+++ DATASET CONTENT

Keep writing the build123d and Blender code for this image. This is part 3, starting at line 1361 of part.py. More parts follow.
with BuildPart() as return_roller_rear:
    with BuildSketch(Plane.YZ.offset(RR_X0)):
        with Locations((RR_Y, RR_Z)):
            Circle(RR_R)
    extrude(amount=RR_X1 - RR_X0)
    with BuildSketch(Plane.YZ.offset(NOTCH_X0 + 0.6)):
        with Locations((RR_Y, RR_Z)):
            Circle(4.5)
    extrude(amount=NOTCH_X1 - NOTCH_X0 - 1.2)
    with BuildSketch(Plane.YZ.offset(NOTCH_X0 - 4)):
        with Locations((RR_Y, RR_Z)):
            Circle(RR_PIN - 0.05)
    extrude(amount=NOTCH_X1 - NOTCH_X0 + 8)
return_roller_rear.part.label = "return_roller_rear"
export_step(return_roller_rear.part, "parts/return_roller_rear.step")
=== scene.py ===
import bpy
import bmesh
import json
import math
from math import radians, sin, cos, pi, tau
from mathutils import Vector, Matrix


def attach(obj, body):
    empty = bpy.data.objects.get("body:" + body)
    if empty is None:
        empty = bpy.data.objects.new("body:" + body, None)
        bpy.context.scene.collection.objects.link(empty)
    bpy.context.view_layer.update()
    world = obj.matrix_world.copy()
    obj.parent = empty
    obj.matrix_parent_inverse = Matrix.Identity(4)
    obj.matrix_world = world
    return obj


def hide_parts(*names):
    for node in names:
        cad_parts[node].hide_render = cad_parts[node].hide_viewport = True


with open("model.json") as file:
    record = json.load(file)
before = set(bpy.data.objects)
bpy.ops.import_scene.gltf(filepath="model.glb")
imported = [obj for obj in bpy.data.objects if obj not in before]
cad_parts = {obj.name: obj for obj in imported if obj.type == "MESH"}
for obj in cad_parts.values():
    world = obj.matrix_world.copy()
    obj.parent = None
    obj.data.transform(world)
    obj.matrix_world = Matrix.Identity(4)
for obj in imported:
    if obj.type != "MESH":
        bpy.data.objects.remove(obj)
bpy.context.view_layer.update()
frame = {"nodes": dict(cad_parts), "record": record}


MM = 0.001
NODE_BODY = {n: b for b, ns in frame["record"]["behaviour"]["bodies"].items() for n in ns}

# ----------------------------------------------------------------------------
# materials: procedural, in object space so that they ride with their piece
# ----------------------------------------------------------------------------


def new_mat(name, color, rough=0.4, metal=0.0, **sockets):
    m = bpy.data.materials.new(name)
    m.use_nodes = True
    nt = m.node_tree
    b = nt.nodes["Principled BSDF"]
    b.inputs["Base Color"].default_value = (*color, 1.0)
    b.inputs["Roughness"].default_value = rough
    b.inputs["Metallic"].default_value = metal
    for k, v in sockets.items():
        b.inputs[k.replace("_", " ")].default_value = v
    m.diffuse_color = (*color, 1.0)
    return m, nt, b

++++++

WHAT THE TASK ASKS -> In the listing above, locate the line containing "in imported if" and the line containing "b for b, ns". Transcribe those two lines and everything between them, exactly as written.

WORKED ANSWER ->
cad_parts = {obj.name: obj for obj in imported if obj.type == "MESH"}
for obj in cad_parts.values():
    world = obj.matrix_world.copy()
    obj.parent = None
    obj.data.transform(world)
    obj.matrix_world = Matrix.Identity(4)
for obj in imported:
    if obj.type != "MESH":
        bpy.data.objects.remove(obj)
bpy.context.view_layer.update()
frame = {"nodes": dict(cad_parts), "record": record}


MM = 0.001
NODE_BODY = {n: b for b, ns in frame["record"]["behaviour"]["bodies"].items() for n in ns}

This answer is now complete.